Trump right/WaPo wrong on 2015 Q3/Q4 GDP growth

At the Washington Post, Glenn Kessler and Michelle Ye Hee Lee have attempted – and failed – to rigorously fact-check the 12th GOP debate.

Kessler and Lee note that Donald Trump made the following statement in the debate: "[a]s an example, GDP was zero essentially for the last two quarters."

The WaPo columnists then attempt to claim that "[t]his is wrong. The gross domestic product – the broadest measure of the economy – increased at a rate of 1 percent in the fourth quarter of 2015 and 2 percent in the third quarter, according to the Bureau of Economic Analysis. That's not great, but it's better than zero."

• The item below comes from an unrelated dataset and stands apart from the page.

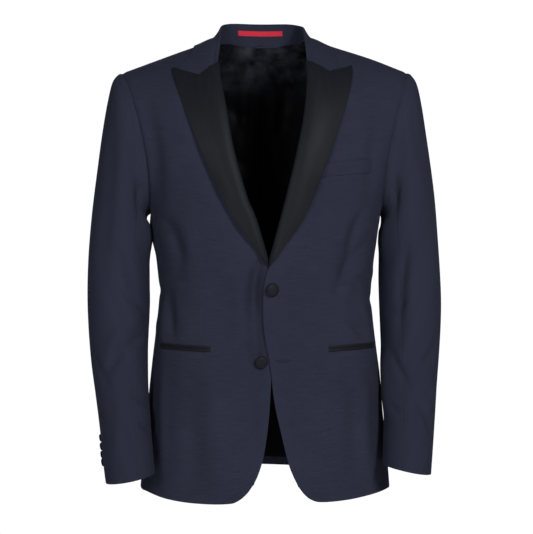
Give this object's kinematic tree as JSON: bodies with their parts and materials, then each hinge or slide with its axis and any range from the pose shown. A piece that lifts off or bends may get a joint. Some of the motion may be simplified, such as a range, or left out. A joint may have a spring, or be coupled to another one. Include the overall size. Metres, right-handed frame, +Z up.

This is sloppy language, and Trump's statement is correct.

During Q3 and Q4 in 2015, real GDP growth was just 0.49% and 0.25%, respectively – or "zero essentially" as Trump stated.  The annual compounded rate of growth, a very different metric, was 1-2% for this period.

For the more relevant real per capita GDP metric, growth in Q3 and Q4 was only 0.28% and 0.04%, respectively.  Even on the annual compounded rate of growth, Q4 was sitting at just 0.16%.

The American economy has performed so poorly in recent years that Trump could have said that GDP growth has been effectively zero since late 2007.

In Q4 of 2007, real per capita GDP was at $49,506.  In the subsequent eight full years, it has grown a cumulative total of only 3.0% to $50,993, or an annual average rate of just 0.38% – aka "zero essentially."

Even worse, real median household income has declined substantially during President Barack Obama's terms.  In 2008, the year before Obama took office, it was $55,313.  As of 2014, the latest year available, it reached $53,657 – a decline of 3.2% under Obama.  Since its peak at $57,843 in 1999, real median household income in the United States has fallen 7.2%.

By comparison, from 1984 (the earliest year with available data) through 1989 under President Ronald Reagan, real median household income grew 9.5%.  In the entire period since Reagan left office, real median household income has grown only 0.6% in total, meaning the USA is now approaching its fourth decade of no real growth in real median household income.